A senadora também fugiu da temática da CPI dos atos golpistas, e elogiou a atuação do ex-secretário de segurança do DF e afirmou que Torres é odiado pelo crime organizado: “Inúmeras crianças e mulheres desse país são gratas ao seu trabalho. Infelizmente vejo o senhor sentado aí, acusado, num lugar de bandidos, acusado de terrorista muitas vezes. (…) O senhor é odiado pelo crime organizado, que incomodou muita gente. (…) Nós faríamos juntos o melhor lugar do mundo para criança nascer, para ser mulher, porque os estupros no DF despencou”, afirmou.
O filho 03 do ex-presidente Jair Bolsonaro também elogiou a postura do depoente e saudou o amigo.
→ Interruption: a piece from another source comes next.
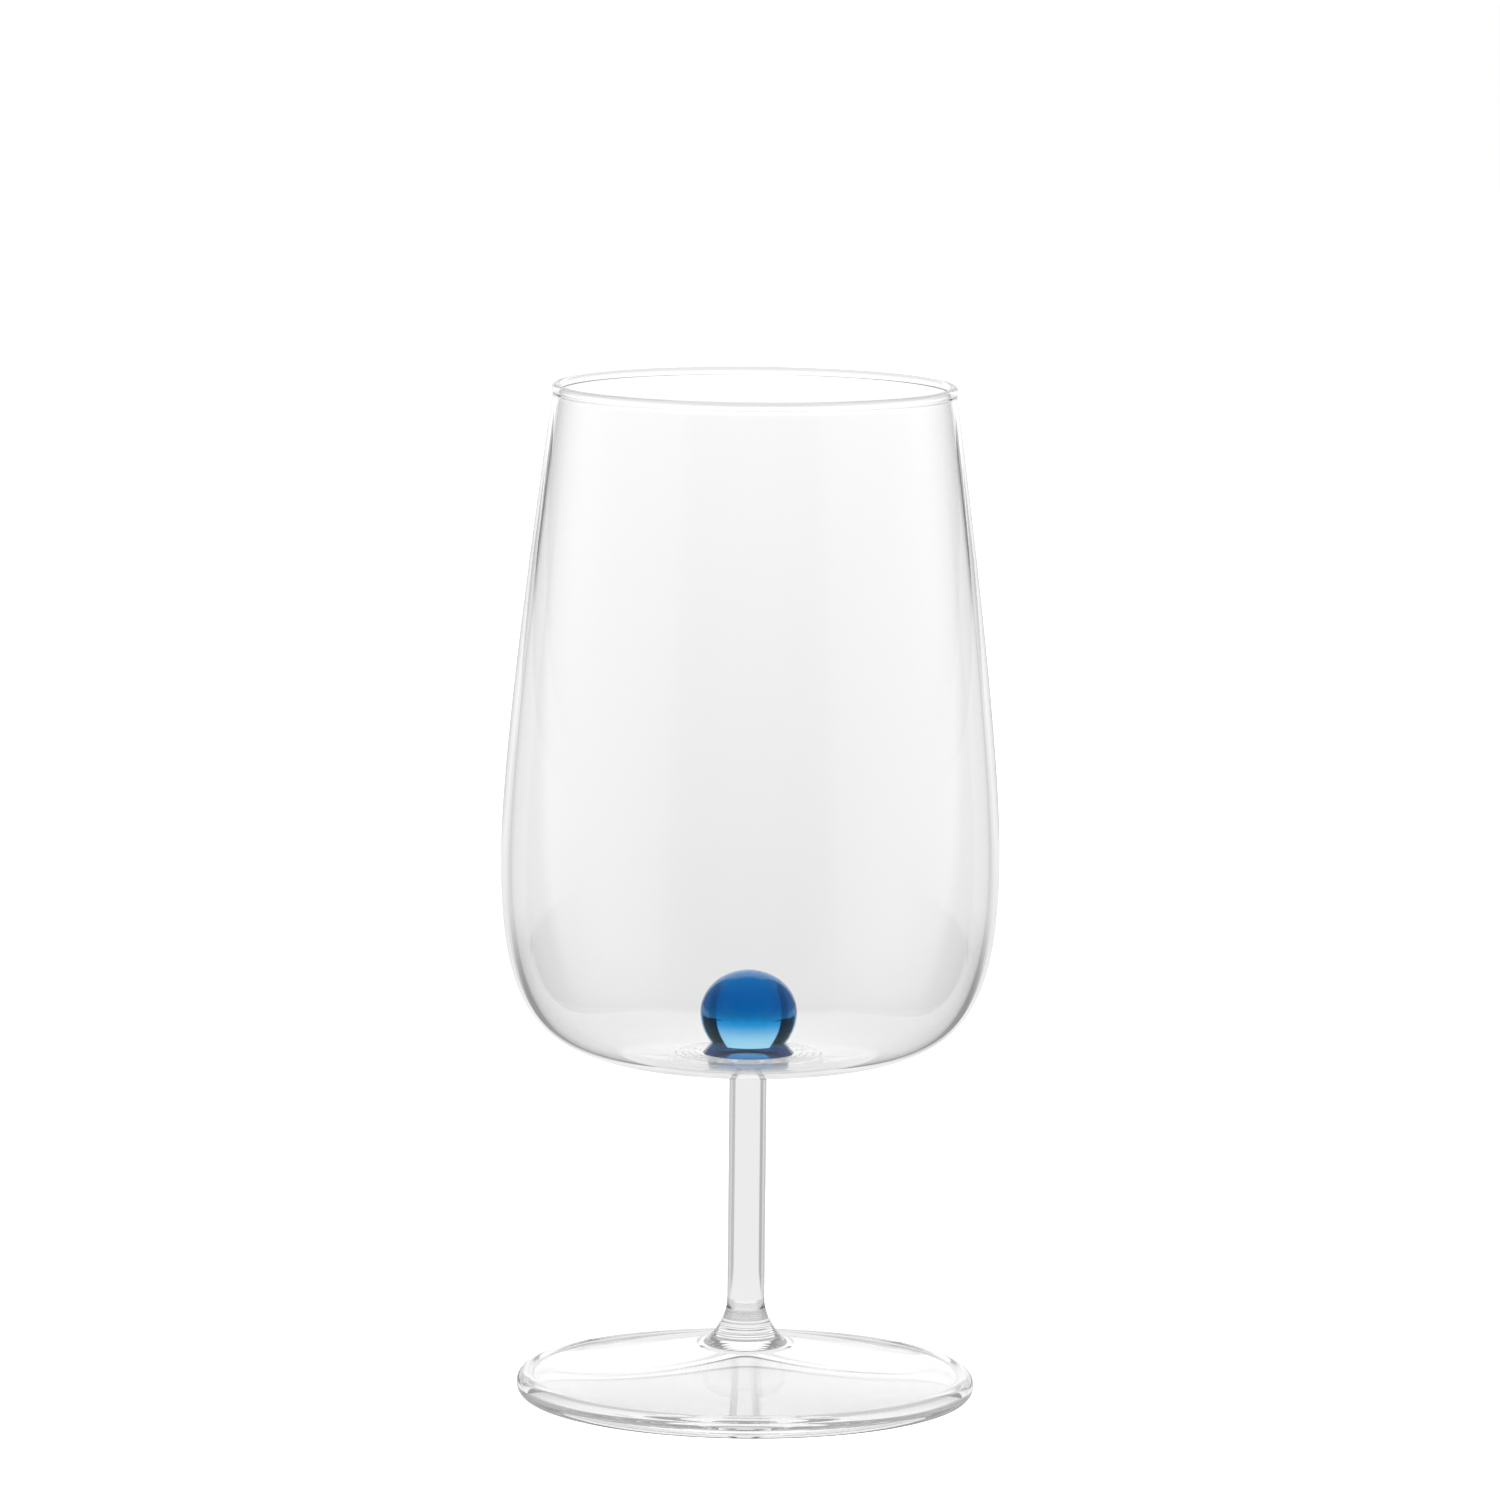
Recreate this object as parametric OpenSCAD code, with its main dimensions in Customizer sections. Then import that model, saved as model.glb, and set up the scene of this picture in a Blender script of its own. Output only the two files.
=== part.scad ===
// Stemmed water goblet, flame-worked from clear heat-resistant glass.
// The bowl is widest low down and narrows to a beaded rim. It stands on a solid rod of a stem,
// which spreads in a trumpet onto a shallow cone of a foot with a rounded edge.
// A ball of blue glass is fused to the middle of the bowl's floor.
// Both pieces are turned about Z. Z = 0 is the plane that the foot stands on.

/* [Bowl] */
// Height from the bowl's underside to the top of its rim
bowl_h = 114; // [95:0.5:135]
// Height of the widest point above the bowl's underside
belly_h = 34.7; // [30:0.1:42]
// Outside diameter at the widest point
belly_d = 83.2; // [76:0.2:92]
// Outside diameter of the wall just under the rim
rim_d = 67.1; // [60:0.1:74]
// Thickness of the wall just under the rim
wall = 1.1; // [0.8:0.05:1.4]
// Thickness of the wall at the widest point
belly_wall = 1.8; // [1.2:0.1:2.4]
// Thickness of the floor under the ball
floor_t = 1.9; // [1.6:0.1:3.2]
// Diameter of the fire-polished bead along the rim
rim_bead_d = 1.5; // [1.45:0.05:2.2]

/* [Stem] */
// Diameter of the solid rod
stem_d = 6.3; // [4.6:0.1:8.4]
// Length of the rod between the trumpet and the bowl's underside
stem_h = 40.3; // [25:0.1:70]
// Radius where the rod runs into the bowl's underside
stem_blend_r = 1.5; // [0.5:0.1:3]

/* [Foot] */
// Outside diameter of the foot
foot_d = 76.8; // [66:0.2:86]
// Height of the foot's top where the trumpet lands on it
foot_h = 9.5; // [8:0.1:12]
// Thickness of the foot between its edge and its middle
foot_t = 2.4; // [1.8:0.1:3]
// Width of the rounded edge
edge_w = 3.4; // [2.8:0.1:4.4]
// Height of the rounded edge
edge_h = 3.75; // [3.3:0.05:4.6]
// Width of the flat ring that the edge stands on
rest_w = 1.3; // [0.8:0.1:2]
// Height of the trumpet between the foot and the rod
trumpet_h = 6.2; // [4.5:0.1:12]
// Diameter of the trumpet where it lands on the foot
trumpet_d = 12.6; // [11.6:0.1:18]
// Diameter of the flat middle of the foot's underside
middle_d = 12; // [8:0.1:14]

/* [Ball] */
// Widest diameter of the ball
ball_d = 16.2; // [14.2:0.1:17.6]
// Height of the widest point above the bowl's floor
ball_rise = 7; // [6.4:0.05:8]
// Height of the flattened crown above the widest point
crown_h = 7; // [5.5:0.1:8.8]
// Diameter of the collar that the ball melted into the floor
collar_d = 15.3; // [14.8:0.1:18]
// Height of the collar
collar_h = 1.8; // [1:0.1:2.4]

/* [Tool marks] */
// Number of rings that the collar pushed up in the bowl's floor
ripple_n = 4; // [1:1:6]
// Distance from one floor ring to the next
ripple_pitch = 1.1; // [0.8:0.05:1.4]
// Height of a floor ring
ripple_h = 0.1; // [0.02:0.01:0.2]
// Number of paddle lines round the trumpet
line_n = 6; // [1:1:8]
// Depth of a paddle line
line_h = 0.1; // [0.02:0.01:0.14]

/* [Hidden] */
$fn = 96;

// Heights above the plane that the foot stands on
rod_z = foot_h + trumpet_h;
base_z = rod_z + stem_h;
floor_z = base_z + floor_t;
belly_z = base_z + belly_h;
top_z = base_z + bowl_h;

stem_r = stem_d / 2;
belly_r = belly_d / 2;
collar_r = collar_d / 2;
ball_r = ball_d / 2;

// The rim's bead sits on the middle of the wall, and the wall runs up into it
rim_bead_r = rim_bead_d / 2;
rim_mid_r = (rim_d - wall) / 2;
rim_mid_z = top_z - rim_bead_r;
bead_half_angle = asin(wall / rim_bead_d);
rim_z = rim_mid_z - rim_bead_r * cos(bead_half_angle);

// Shape of the bowl, as shares of the height or radius that each stretch spans
base_reach = 0.785; // how far the base runs out flat
base_lift = 0.891; // how far the side runs down straight to meet it
belly_lift = 0.247; // how far the side stays upright over the belly
rim_run = 0.185; // how far the side is straight under the rim
rim_slope = 0.13; // outward run for each unit of fall there

// The foot's edge is an ellipse, cut off flat at the bottom
edge_rx = edge_w / 2;
edge_cut = acos(rest_w / edge_w);
edge_rz = edge_h / (1 + sin(edge_cut));
edge_mid = [foot_d / 2 - edge_rx, edge_rz * sin(edge_cut)];
edge_top_angle = 125; // where the foot's top leaves the edge
edge_low_angle = 200; // where its underside leaves the edge

// The underside turns from its flat middle into the cone over this width and drop
turn_w = 0.9;
turn_drop = 0.6;

// How far the trumpet's curve is drawn in and up at each end, as shares of its spread and height
foot_pull = [0.45, 0.3];
rod_pull = [0.05, 0.65];
lines_top = 0.6; // share of the trumpet's height that has paddle lines

// The collar's curve is drawn in by these lengths at its base and at the neck, and up by these shares
collar_in = [0.5, 0.35];
collar_up = [0.3, 0.75];

// The flat seat under the ball, a little wider than the collar, and the rings round it
seat_gap = 0.4;
seat_r = collar_r + seat_gap;
ripple_r = seat_r + ripple_n * ripple_pitch;

blend_gap = 0.1; // flat left between the rod's blend and the bowl's curve
SAME = 0.001; // points closer than this are one
STEPS = 18; // points along a long curve
FEW = 8; // points along a short one
PER_WAVE = 4; // points along one floor ring
TRUMPET_STEPS = 48; // points up the trumpet

// Point t of the way along the cubic curve that leaves a towards b and reaches d from c
function curve_at(a, b, c, d, t) =
    let (s = 1 - t)
    s * s * s * a + 3 * s * s * t * b + 3 * s * t * t * c + t * t * t * d;

// Points along that curve
function curve(a, b, c, d, n) = [for (i = [0 : n]) curve_at(a, b, c, d, i / n)];

// Points along an ellipse round mid, from angle a0 to angle a1
function arc(mid, rx, rz, a0, a1, n) =
    [for (i = [0 : n]) let (a = a0 + (a1 - a0) * i / n) mid + [rx * cos(a), rz * sin(a)]];

function backwards(points) = [for (i = [len(points) - 1 : -1 : 0]) points[i]];

// The bowl's wall from its base to its belly, whose radius and height are r0 and z0 at the base
function lower_wall(r0, z0, r1) =
    curve([r0, z0], [base_reach * r1, z0], [r1, belly_z - base_lift * (belly_z - z0)], [r1, belly_z], STEPS);

// The wall from its belly to the rim, moved inwards by low_in at the belly and by rim_in at the rim
function upper_wall(low_in, rim_in) =
    let (rise = rim_z - belly_z, rim_r = rim_d / 2 - rim_in, low_r = belly_r - low_in)
    curve([low_r, belly_z], [low_r, belly_z + belly_lift * rise],
          [rim_r + rim_slope * rim_run * rise, rim_z - rim_run * rise], [rim_r, rim_z], STEPS);

// Rings that the collar pushed up in the floor, from the seat outwards
function floor_rings() =
    [for (i = [0 : ripple_n * PER_WAVE])
        [seat_r + ripple_pitch * i / PER_WAVE, floor_z + ripple_h / 2 * (1 - cos(360 * i / PER_WAVE))]];

// The foot's underside from its middle out to the edge: flat under the trumpet, then a cone
function underside() =
    let (flat_r = middle_d / 2, z = foot_h - foot_t)
    concat([[0, z]],
           curve([flat_r, z], [flat_r + turn_w / 2, z], [flat_r + turn_w, z - turn_drop / 2],
                 [flat_r + 1.5 * turn_w, z - turn_drop], FEW),
           arc(edge_mid, edge_rx, edge_rz, edge_low_angle, 180 + edge_cut, FEW));

// The trumpet from the foot up to the rod, with the paddle lines across its lower part
function trumpet() =
    let (out = trumpet_d / 2 - stem_r)
    [for (p = curve([stem_r + out, foot_h], [stem_r + foot_pull[0] * out, foot_h + foot_pull[1] * trumpet_h],
                    [stem_r + rod_pull[0] * out, foot_h + rod_pull[1] * trumpet_h], [stem_r, rod_z], TRUMPET_STEPS))
        let (share = (p[1] - foot_h) / trumpet_h / lines_top)
        p - [share < 1 ? line_h / 2 * (1 - cos(360 * line_n * share)) : 0, 0]];

// Half section of the clear glass, anticlockwise from the middle of the foot's underside
function glass_section() =
    concat(
        underside(),
        arc(edge_mid, edge_rx, edge_rz, -edge_cut, edge_top_angle, STEPS),
        trumpet(),
        arc([stem_r + stem_blend_r, base_z - stem_blend_r], stem_blend_r, stem_blend_r, 180, 90, FEW),
        lower_wall(stem_r + stem_blend_r + blend_gap, base_z, belly_r),
        upper_wall(0, 0),
        arc([rim_mid_r, rim_mid_z], rim_bead_r, rim_bead_r, bead_half_angle - 90, 270 - bead_half_angle, STEPS),
        backwards(upper_wall(belly_wall, wall)),
        backwards(lower_wall(ripple_r, floor_z, belly_r - belly_wall)),
        backwards(floor_rings()),
        [[0, floor_z]]
    );

// Half section of the ball: a flat base, a collar drawn in to a neck, a round lower half and a flatter crown
function ball_section() =
    let (mid = [0, floor_z + ball_rise], low = asin((ball_rise - collar_h) / ball_r), neck_r = ball_r * cos(low))
    concat(
        [[0, floor_z]],
        curve([collar_r, floor_z], [collar_r - collar_in[0], floor_z + collar_up[0] * collar_h],
              [neck_r + collar_in[1], floor_z + collar_up[1] * collar_h], [neck_r, floor_z + collar_h], FEW),
        arc(mid, ball_r, ball_r, -low, 0, STEPS),
        arc(mid, ball_r, crown_h, 0, 90, STEPS)
    );

// A section without the points that repeat the one before
function without_repeats(points) =
    [for (i = [0 : len(points) - 1]) if (i == 0 || norm(points[i] - points[i - 1]) > SAME) points[i]];

module clear_goblet() {
    color([0.86, 0.9, 0.9, 0.35])
        rotate_extrude()
            polygon(without_repeats(glass_section()));
}

module blue_ball() {
    color([0.01, 0.37, 0.65, 0.85])
        rotate_extrude()
            polygon(without_repeats(ball_section()));
}

clear_goblet();
blue_ball();
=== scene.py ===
# %% [markdown]
# A stemmed water goblet, worked by hand in the flame from clear borosilicate tube and rod. A ball of blue
# glass is melted onto the middle of its bowl. Everything on it is turned about one upright axis, so every
# surface here is a half section carried round that axis. The frame gives the two solids at their real size,
# and the smooth surfaces below stand where those solids stand.

# %% Load the frame
import math

import bpy
import numpy as np
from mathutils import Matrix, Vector


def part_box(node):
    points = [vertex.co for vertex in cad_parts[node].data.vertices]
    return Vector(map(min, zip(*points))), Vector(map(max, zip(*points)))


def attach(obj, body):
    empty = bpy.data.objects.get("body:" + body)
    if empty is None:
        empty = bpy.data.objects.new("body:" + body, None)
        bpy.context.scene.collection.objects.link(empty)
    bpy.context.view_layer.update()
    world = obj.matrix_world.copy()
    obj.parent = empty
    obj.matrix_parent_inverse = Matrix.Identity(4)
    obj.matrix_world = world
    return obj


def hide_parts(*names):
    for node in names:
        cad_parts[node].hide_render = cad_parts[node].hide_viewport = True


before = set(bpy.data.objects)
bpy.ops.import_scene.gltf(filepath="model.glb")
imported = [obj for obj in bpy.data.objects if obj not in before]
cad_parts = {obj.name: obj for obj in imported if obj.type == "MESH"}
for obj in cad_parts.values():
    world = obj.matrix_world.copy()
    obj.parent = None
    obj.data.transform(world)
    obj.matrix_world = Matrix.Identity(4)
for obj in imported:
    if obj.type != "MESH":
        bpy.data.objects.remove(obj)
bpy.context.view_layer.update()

MM = 0.001
print("frame holds", sorted(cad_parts))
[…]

“Primeiro, satisfação de encontrar o amigo, em que pese o delicado momento, mas pode ter certeza de que não são só elogios dos Parlamentares aqui não, o senhor tem total condição de andar de cabeça erguida pela rua, porque certamente não é nenhum bandido, e todo mundo está vendo a injustiça que está sendo feita. Uma coisa é um bandido que sabe a regra do jogo e, quando a polícia pega, ele vai puxar a cadeia dele; outra coisa bem diferente é quando pegam uma pessoa honesta, tacam dentro de uma cadeia, ainda mais nas circunstâncias que foram”, disse.
Mais cedo, o deputado Marco Feliciano (PL-SP) lamentou a postura em que o ex-ministro foi colocado e reforçou a fala de Damares: “Fico constrangido em vê-lo sentado aí, em um banco, como se o senhor fosse um réu, quando, na verdade, depois de ouvir o que o senhor falou e o que a Ministra Damares aqui contou para nós, o senhor é um herói brasileiro, e isso jamais vai sair da mente das pessoas de bem”.
“É constrangedor ver o senhor sentado nessa cadeira. Um dia, se Deus quiser, a história vai agir. E, se não acontecer aqui nesse plano, na eternidade, Deus vai tratar com cada um daqueles que foram cruéis e maldosos com o senhor, com o Brasil e com o nosso futuro. Deus abençoe a todos”, disse.